# REQUIRED WORK
Reproduce the lines from the one bearing "zip(*points))), Vector(map(max, zip(*points)))" through the one bearing "for node in", inclusive. Copy them exactly; include no other line.

(begin)

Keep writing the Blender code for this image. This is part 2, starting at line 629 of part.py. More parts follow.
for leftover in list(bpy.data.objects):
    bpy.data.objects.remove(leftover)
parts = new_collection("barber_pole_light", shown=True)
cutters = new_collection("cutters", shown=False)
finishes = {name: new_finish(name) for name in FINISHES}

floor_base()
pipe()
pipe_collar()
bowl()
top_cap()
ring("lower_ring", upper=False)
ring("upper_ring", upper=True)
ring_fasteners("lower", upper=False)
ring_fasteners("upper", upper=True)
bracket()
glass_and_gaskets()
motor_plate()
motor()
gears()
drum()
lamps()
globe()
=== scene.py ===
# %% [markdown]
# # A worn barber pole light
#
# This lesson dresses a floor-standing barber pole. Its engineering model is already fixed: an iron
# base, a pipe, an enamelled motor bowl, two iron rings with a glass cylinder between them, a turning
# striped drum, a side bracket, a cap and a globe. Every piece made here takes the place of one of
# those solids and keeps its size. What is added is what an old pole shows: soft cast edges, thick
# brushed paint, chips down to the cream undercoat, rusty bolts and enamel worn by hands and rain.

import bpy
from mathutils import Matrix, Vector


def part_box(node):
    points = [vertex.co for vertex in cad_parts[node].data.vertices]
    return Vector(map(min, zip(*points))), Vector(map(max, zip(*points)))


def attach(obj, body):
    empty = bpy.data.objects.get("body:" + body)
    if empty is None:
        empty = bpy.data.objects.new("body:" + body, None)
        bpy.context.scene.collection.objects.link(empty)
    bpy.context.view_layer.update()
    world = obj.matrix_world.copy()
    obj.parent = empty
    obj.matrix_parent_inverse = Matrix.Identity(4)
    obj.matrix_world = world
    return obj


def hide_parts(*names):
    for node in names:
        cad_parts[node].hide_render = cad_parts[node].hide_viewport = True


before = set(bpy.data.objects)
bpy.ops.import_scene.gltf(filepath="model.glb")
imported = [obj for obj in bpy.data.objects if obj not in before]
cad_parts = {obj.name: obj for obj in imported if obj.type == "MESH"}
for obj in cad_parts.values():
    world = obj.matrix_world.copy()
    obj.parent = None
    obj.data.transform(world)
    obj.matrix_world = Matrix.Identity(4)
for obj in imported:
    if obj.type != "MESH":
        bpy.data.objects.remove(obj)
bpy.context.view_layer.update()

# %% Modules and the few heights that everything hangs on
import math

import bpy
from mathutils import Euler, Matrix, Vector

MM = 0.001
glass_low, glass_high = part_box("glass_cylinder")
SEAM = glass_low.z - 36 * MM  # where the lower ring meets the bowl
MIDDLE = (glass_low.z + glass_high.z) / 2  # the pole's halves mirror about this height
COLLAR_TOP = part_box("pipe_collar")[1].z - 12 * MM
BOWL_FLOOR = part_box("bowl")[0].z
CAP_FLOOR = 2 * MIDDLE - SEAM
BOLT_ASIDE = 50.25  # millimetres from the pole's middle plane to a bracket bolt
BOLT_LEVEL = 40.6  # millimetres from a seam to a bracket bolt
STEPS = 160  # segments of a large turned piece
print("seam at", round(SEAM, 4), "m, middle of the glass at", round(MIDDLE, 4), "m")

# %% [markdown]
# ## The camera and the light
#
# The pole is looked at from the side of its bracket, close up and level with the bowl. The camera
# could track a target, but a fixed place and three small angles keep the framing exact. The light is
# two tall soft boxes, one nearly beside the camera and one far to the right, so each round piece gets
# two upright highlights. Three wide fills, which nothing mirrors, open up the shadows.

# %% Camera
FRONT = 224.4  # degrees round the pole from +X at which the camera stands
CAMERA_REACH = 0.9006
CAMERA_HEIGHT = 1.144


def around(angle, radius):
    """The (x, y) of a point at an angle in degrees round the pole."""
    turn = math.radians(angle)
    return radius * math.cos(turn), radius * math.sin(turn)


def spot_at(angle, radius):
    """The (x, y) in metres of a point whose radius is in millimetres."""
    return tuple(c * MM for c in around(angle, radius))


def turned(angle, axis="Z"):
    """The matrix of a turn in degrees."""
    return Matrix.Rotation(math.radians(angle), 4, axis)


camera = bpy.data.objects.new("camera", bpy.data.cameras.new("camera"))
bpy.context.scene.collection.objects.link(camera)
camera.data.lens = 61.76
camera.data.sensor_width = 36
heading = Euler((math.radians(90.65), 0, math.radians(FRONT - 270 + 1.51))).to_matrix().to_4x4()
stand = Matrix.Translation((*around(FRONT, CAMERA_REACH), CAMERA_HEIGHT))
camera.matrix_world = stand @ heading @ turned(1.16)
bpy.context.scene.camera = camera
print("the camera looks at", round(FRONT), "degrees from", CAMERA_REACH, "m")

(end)
(begin)

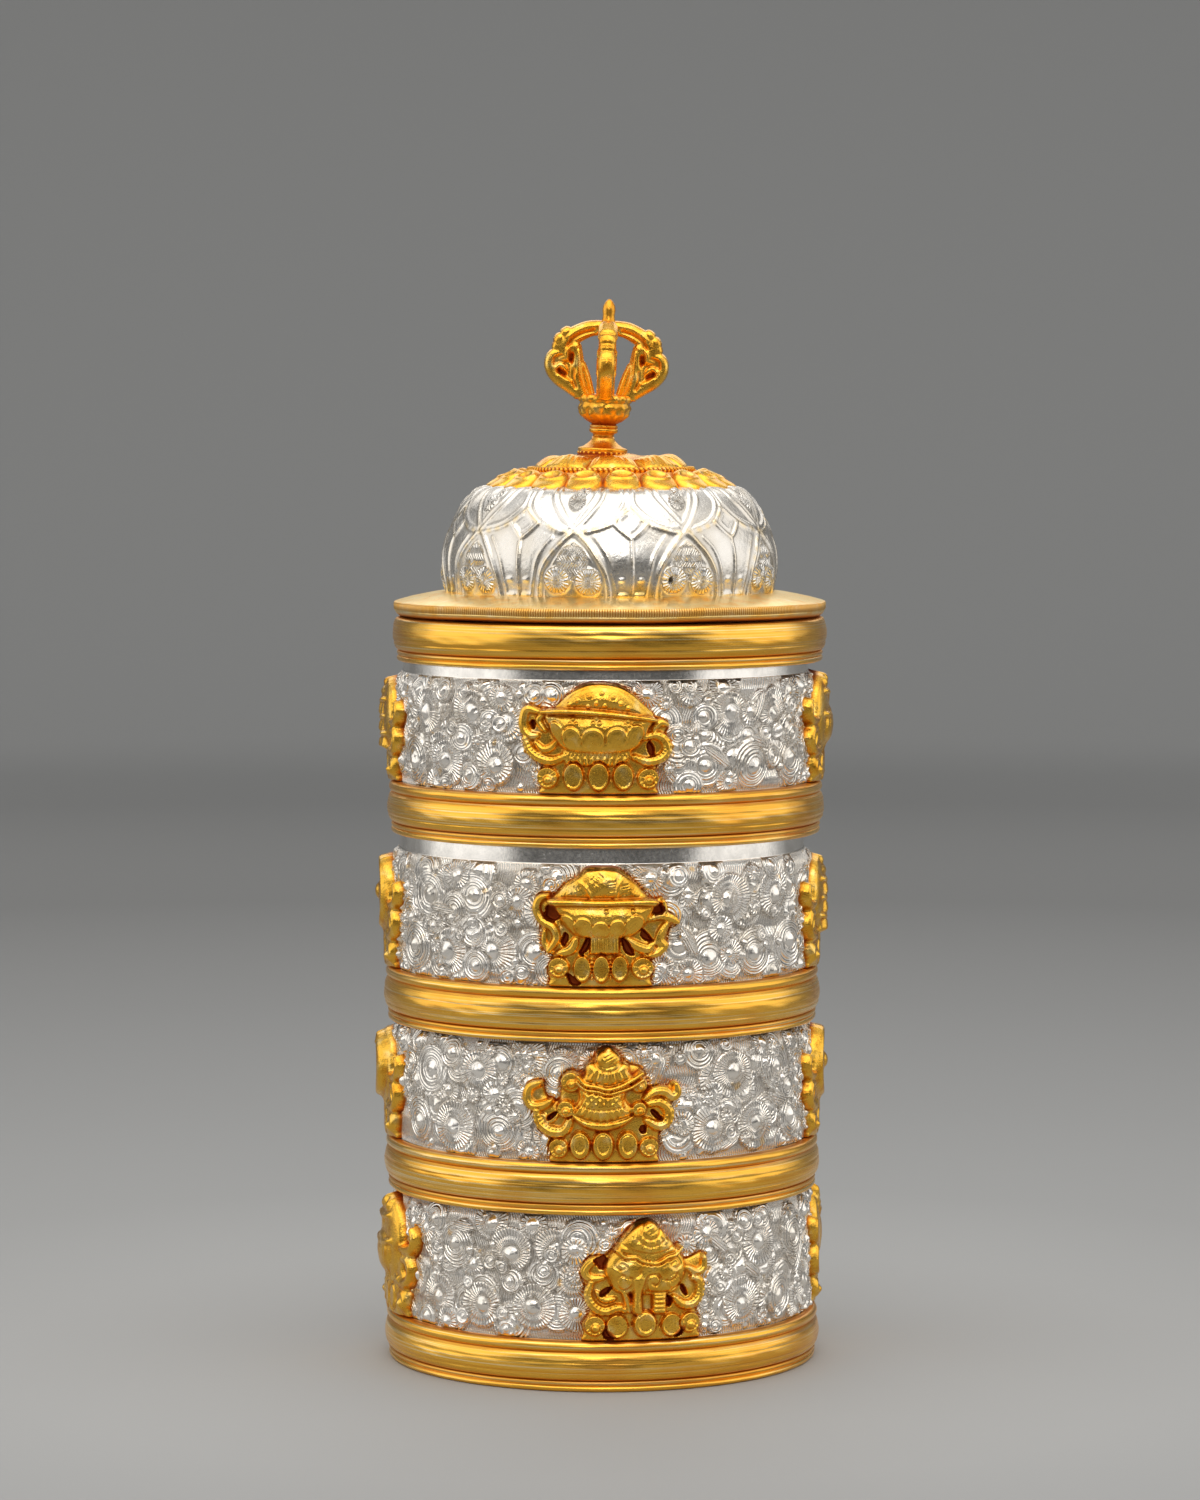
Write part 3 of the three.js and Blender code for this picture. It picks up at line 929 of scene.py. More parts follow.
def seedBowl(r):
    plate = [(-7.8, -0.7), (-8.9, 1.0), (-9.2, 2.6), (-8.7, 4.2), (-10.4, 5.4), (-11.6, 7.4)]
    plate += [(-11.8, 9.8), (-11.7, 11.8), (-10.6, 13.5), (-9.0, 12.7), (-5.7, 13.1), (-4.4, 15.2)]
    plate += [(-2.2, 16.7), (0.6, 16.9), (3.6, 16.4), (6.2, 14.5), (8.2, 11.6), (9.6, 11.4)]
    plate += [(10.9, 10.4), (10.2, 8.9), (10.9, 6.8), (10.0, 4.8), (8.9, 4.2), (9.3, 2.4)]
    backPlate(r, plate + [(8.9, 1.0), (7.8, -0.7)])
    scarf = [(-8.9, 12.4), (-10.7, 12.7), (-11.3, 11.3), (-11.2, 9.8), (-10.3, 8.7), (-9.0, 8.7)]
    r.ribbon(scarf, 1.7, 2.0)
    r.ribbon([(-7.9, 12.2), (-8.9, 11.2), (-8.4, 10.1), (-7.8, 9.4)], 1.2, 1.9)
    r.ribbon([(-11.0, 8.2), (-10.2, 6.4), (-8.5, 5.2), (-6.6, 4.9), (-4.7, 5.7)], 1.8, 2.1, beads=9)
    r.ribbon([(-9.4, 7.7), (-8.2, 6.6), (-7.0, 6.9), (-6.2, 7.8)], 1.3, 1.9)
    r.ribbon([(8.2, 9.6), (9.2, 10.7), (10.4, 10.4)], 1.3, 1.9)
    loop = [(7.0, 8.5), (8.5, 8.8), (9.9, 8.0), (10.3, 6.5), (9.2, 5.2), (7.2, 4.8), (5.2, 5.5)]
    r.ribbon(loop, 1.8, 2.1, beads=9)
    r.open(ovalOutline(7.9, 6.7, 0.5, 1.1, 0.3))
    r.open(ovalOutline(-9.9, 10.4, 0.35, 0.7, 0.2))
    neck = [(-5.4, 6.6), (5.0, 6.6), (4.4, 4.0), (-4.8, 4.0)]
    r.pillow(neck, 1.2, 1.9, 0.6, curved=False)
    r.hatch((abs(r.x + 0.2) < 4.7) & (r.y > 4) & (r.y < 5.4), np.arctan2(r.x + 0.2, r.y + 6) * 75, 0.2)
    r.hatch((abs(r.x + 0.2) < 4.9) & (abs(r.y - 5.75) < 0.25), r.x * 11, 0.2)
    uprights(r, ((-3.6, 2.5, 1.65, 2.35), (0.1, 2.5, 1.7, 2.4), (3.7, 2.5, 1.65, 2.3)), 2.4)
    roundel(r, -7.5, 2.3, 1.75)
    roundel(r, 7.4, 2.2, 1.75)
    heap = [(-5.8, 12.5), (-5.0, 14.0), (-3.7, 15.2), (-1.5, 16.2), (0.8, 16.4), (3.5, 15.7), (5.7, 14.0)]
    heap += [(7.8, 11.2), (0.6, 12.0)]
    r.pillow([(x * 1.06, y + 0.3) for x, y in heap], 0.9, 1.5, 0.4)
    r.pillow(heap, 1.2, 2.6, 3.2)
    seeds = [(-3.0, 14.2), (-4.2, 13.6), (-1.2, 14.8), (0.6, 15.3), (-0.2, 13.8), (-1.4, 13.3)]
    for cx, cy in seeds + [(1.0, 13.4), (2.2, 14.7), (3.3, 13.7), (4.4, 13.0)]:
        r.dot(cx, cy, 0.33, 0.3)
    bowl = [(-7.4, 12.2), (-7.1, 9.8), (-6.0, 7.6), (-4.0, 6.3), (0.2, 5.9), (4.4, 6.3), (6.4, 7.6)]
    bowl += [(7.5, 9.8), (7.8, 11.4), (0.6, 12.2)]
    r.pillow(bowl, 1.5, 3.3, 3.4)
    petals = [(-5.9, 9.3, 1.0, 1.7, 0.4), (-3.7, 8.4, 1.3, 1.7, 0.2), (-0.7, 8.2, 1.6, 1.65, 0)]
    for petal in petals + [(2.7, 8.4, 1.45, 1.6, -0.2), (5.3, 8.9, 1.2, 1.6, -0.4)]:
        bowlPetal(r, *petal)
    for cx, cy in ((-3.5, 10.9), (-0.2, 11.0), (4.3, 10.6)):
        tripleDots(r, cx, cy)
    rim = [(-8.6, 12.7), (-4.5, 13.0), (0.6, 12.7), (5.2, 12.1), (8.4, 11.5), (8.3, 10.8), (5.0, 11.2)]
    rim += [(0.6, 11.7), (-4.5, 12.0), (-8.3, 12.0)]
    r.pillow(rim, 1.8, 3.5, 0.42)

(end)
(begin)

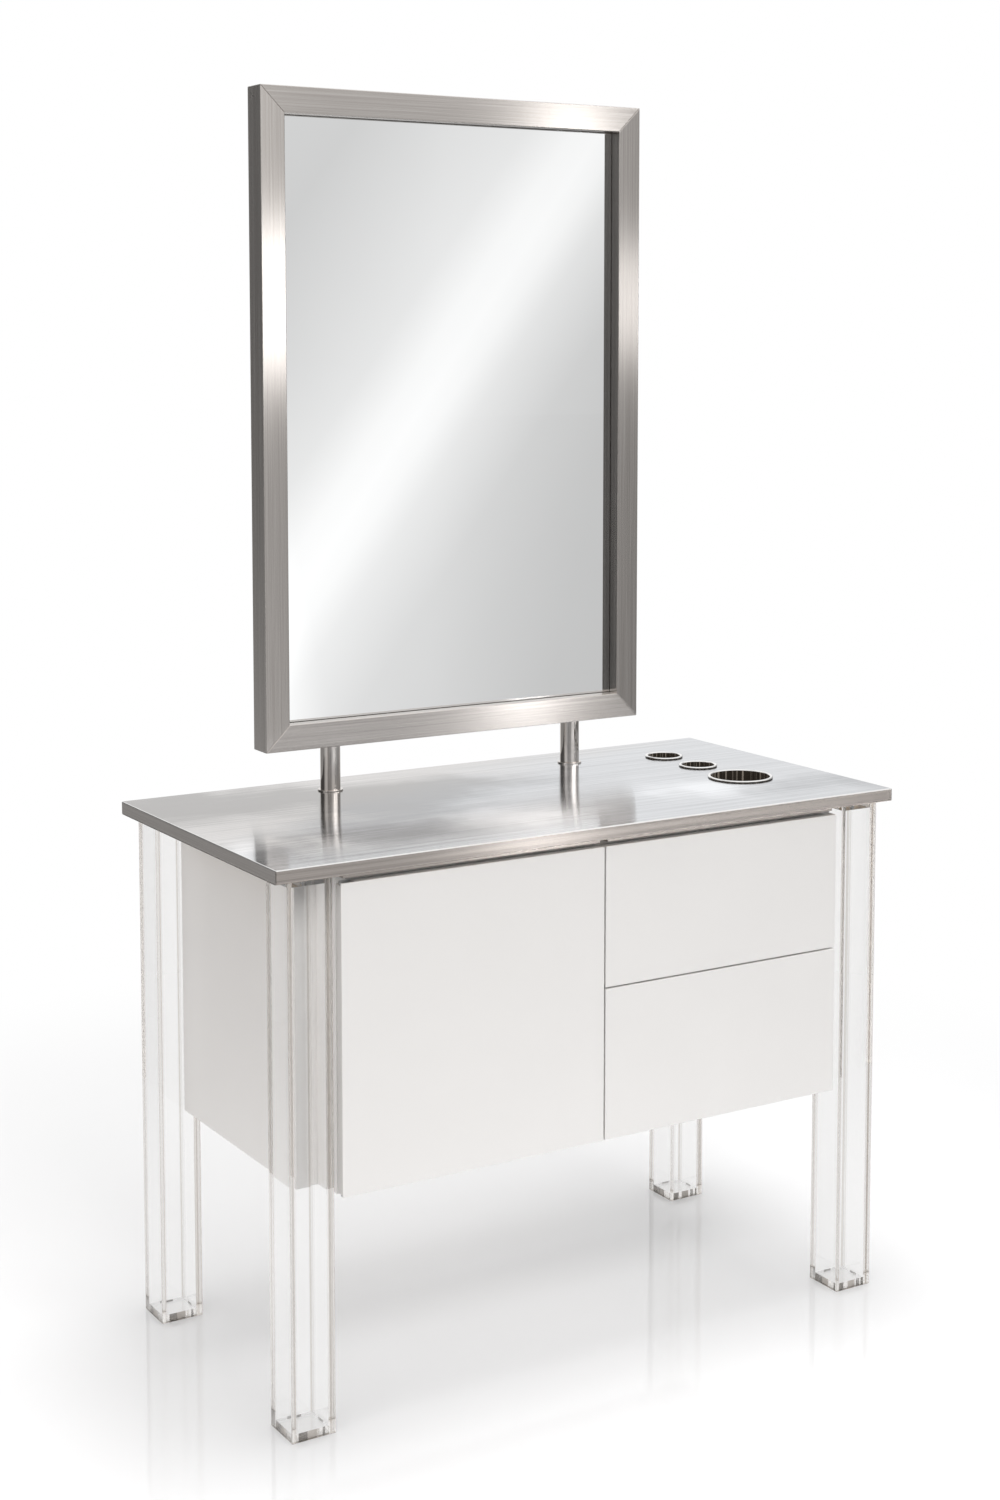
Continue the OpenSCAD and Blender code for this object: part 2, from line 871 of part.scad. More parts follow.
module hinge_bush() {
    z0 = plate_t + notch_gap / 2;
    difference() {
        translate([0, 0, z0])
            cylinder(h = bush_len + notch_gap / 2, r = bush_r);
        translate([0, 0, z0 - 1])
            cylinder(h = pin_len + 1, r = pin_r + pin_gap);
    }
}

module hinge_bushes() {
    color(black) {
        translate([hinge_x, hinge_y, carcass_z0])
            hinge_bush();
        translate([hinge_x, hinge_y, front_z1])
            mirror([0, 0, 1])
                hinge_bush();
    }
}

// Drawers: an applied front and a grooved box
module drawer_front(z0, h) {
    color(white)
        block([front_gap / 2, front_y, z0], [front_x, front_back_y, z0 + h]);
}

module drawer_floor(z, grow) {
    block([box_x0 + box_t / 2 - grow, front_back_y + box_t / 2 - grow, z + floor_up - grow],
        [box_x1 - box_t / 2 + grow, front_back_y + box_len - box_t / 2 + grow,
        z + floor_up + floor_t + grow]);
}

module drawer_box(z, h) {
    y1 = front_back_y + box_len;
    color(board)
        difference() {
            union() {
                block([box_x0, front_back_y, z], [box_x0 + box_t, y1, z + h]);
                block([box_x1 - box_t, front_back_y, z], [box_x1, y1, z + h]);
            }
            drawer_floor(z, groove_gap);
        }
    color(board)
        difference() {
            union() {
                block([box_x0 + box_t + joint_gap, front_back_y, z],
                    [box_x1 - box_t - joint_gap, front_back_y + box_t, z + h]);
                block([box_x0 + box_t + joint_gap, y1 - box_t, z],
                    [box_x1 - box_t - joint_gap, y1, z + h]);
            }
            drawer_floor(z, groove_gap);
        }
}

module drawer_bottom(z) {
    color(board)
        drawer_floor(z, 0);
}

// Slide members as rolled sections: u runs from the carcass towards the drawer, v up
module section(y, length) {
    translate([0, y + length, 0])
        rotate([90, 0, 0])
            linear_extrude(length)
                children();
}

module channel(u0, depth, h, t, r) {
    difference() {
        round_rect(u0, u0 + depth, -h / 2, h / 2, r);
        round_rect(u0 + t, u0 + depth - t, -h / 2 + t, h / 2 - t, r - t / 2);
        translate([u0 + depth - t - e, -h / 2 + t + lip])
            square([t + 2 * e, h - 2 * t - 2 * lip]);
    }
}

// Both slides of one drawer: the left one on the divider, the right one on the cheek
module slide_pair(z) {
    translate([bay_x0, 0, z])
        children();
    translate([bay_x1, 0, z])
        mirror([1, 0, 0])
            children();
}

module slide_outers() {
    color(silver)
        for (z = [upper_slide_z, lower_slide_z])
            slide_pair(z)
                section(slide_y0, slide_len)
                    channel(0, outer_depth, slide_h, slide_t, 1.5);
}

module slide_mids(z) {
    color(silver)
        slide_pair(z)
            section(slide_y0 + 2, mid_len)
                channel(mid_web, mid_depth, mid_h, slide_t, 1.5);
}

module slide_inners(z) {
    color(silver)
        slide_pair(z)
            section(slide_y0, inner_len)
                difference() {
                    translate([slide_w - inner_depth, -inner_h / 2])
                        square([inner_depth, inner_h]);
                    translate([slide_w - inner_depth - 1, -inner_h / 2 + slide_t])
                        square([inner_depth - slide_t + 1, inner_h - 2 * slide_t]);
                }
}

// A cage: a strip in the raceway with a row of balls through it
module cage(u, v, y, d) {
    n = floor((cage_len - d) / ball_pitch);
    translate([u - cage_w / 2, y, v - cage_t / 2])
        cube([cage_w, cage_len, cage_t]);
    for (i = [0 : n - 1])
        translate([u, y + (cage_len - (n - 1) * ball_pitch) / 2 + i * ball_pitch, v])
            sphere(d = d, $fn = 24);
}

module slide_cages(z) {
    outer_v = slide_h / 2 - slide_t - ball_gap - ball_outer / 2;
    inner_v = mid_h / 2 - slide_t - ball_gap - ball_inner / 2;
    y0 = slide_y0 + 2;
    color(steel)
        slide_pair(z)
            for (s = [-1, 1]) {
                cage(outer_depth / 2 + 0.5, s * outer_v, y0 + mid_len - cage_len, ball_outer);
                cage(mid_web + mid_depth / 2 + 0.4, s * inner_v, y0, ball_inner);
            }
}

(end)

# WRITTEN SOLUTION
    return Vector(map(min, zip(*points))), Vector(map(max, zip(*points)))


def attach(obj, body):
    empty = bpy.data.objects.get("body:" + body)
    if empty is None:
        empty = bpy.data.objects.new("body:" + body, None)
        bpy.context.scene.collection.objects.link(empty)
    bpy.context.view_layer.update()
    world = obj.matrix_world.copy()
    obj.parent = empty
    obj.matrix_parent_inverse = Matrix.Identity(4)
    obj.matrix_world = world
    return obj


def hide_parts(*names):
    for node in names:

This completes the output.